29-11 -2002 R.SA. No. 523 of 1998
ORDER
Heard the learned Advocates for the appellant on an application for rectification of survey number of the suit properties under Section 151 of the CPC and perused the case records. It is stated on behalf of the appellant that the above appeal was allowed by this Court on 12-9-2002 and the decree was drawn accordingly. But, in the copy of the decree in the judgment dated 12-9-2002, the Survey Number of one land property is wrongly shown as 21/5 whereas the correct Survey Number is 91/5. Similarly, the Survey Number of the house property is shown as 12/5, whereas, the correct Survey Number is 145. On account of these errors, it is stated that the appellant is unable to file the execution petition. Hence, it is prayed that this Court may be pleased to rectify the errors in Survey Number crept in the decree copy.

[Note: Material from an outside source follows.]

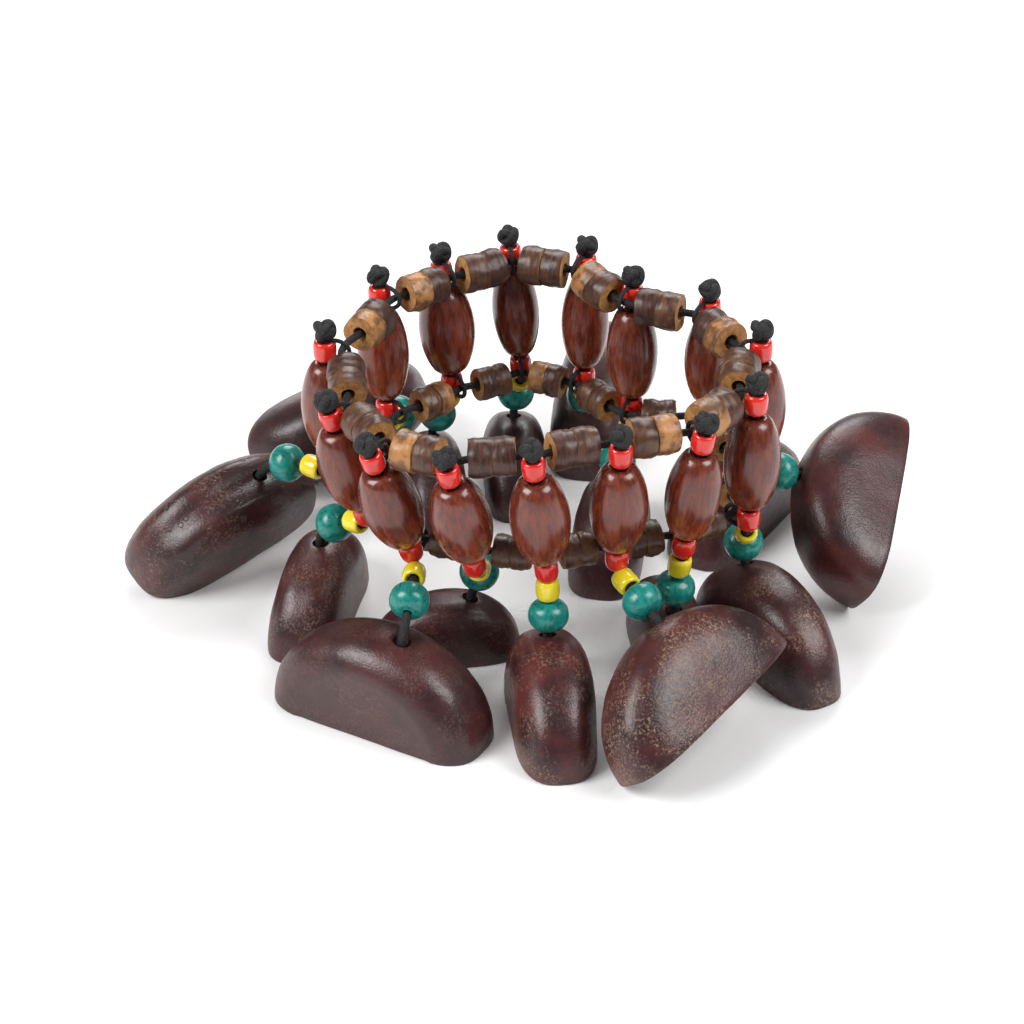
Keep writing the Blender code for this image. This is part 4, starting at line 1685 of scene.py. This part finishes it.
@dataclass
class Studio:
    """The camera, the lamps and the pale floor."""

    elevation: float = 31.5
    distance: float = 600.0
    pixels: float = 1024.0
    pixels_per_mm: float = 5.5147
    target_pixel: tuple[float, float] = (541.2, 361.5)
    target_offset: Triple = (-0.51, -1.15, -0.42)
    sensor: float = 36.0
    sky: float = 0.22
    floor_tone: float = 0.94
    floor_glow: float = 0.03
    panel: float = 0.6
    aim: Triple = (0.0, 0.0, 0.03)

    def build(self) -> None:
        """Set up the view, the light and the floor."""
        self.camera()
        self.floor()
        self.lamps()
        self.world()
        bpy.context.scene.view_settings.view_transform = "Standard"

    def camera(self) -> None:
        """Look at the upper ring from the photograph's side and height."""
        low, high = (Vector(corner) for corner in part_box("upper_bead_ring"))
        target = (low + high) / 2.0 + Vector(self.target_offset) * MM
        tilt = math.radians(self.elevation)
        data = bpy.data.cameras.new("photo_camera")
        data.sensor_width = self.sensor
        data.lens = self.pixels_per_mm * self.distance / self.pixels * self.sensor
        data.shift_x = -(self.target_pixel[0] - self.pixels / 2.0) / self.pixels
        data.shift_y = (self.target_pixel[1] - self.pixels / 2.0) / self.pixels
        data.clip_start = 0.01
        camera = bpy.data.objects.new("photo_camera", data)
        back = Vector((0.0, -math.cos(tilt), math.sin(tilt)))
        camera.location = target + back * self.distance * MM
        camera.rotation_euler = (math.pi / 2.0 - tilt, 0.0, 0.0)
        bpy.context.collection.objects.link(camera)
        bpy.context.scene.camera = camera

    def floor(self) -> None:
        """Lay a pale floor that keeps the object's shadow."""
        Bench.clear()
        bpy.ops.mesh.primitive_plane_add(size=30.0, location=(0.0, 0.0, CAD_BOX[0][2] - 0.02 * MM))
        floor = bpy.context.object
        floor.name = "studio_floor"
        s = Shading("pale_floor")
        path = s.node("ShaderNodeLightPath")
        glow = s.maths("MULTIPLY", path.outputs["Is Camera Ray"], self.floor_glow)
        floor.data.materials.append(
            s.finish(Base_Color=(self.floor_tone,) * 3, Roughness=0.9,
                     Emission_Color=(1.0, 1.0, 1.0), Emission_Strength=glow,
                     Specular_IOR_Level=0.1)
        )

    def lamp(self, name: str, place: Triple, power: float) -> None:
        """Hang one soft lamp.

        Args:
            name: the lamp's name.
            place: where it hangs, in metres.
            power: its watts.
        """
        data = bpy.data.lights.new(name, "AREA")
        data.size = self.panel
        data.energy = power
        lamp = bpy.data.objects.new(name, data)
        lamp.location = place
        line = Vector(self.aim) - Vector(place)
        lamp.rotation_euler = line.to_track_quat("-Z", "Y").to_euler()
        bpy.context.collection.objects.link(lamp)

    def lamps(self) -> None:
        """Two side lamps and a soft top lamp."""
        self.lamp("left_lamp", (-0.75, -0.35, 0.75), 11.0)
        self.lamp("right_lamp", (0.70, -0.25, 0.80), 8.5)
        self.lamp("back_lamp", (0.05, 0.85, 0.75), 7.0)

    def world(self) -> None:
        """A soft even sky that the camera sees as white."""
        world = bpy.data.worlds.new("white_room")
        world.use_nodes = True
        bpy.context.scene.world = world
        tree = world.node_tree
        plain = tree.nodes["Background"]
        white = tree.nodes.new("ShaderNodeBackground")
        for shader, strength in ((plain, self.sky), (white, 1.0)):
            shader.inputs["Color"].default_value = (1.0, 1.0, 1.0, 1.0)
            shader.inputs["Strength"].default_value = strength
        path = tree.nodes.new("ShaderNodeLightPath")
        mix = tree.nodes.new("ShaderNodeMixShader")
        tree.links.new(path.outputs["Is Camera Ray"], mix.inputs["Fac"])
        tree.links.new(plain.outputs["Background"], mix.inputs[1])
        tree.links.new(white.outputs["Background"], mix.inputs[2])
        tree.links.new(mix.outputs["Shader"], tree.nodes["World Output"].inputs["Surface"])


def main() -> None:
    """Build the studio and the bracelet, piece by piece."""
    logging.basicConfig(level=logging.INFO, format="%(name)s: %(message)s")
    noise.seed_set(NOISE_SEED)
    Studio().build()
    finishes = Finishes()
    stations = read_stations(len(POSES))
    patterns = BeadPatterns(finishes)
    for level in Level:
        CoconutRing(level, stations, patterns, finishes.thread).build()
    for station, pose in zip(stations, POSES):
        shell = Nutshell(station.number, pose, finishes)
        shell.build()
        pendant = Pendant(station, shell)
        rng = random.Random(100 + station.number)
        ThreadedBeads(station, pendant, patterns, rng).build()
        WaxedCord(station, pendant, finishes.thread, rng).build()
        LOG.info("station %d threaded", station.number)
    patterns.put_away()


if __name__ == "__main__":
    main()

It appears that there is a mistake in mentioning the above said Survey Numbers in the decree drawn by this Court. Hence, the request made on behalf of the appellant being reasonable and proper, the same is granted. The Registry is directed to rectify the mistake in the decree drawn by this Court in the manner as indicated below:
'The Survey Number of one of the landed property which has been mentioned as 21/5 is to be rectified as 91/5 and it should be read as 91/5 instead of 21/5 in the decree. Likewise, the Survey Number of the house property wrongly shown as 12/5 is to be rectified as Survey No. 145 and it should be read as Survey No. 145 in the decree drawn by this Court'.
The Registry is directed to carry out the said correction in the decree drawn by this Court and similar corrections may be made in the cretin lied copies of the decree issued, if any, to the parties by obtaining them back. It is ordered accordingly.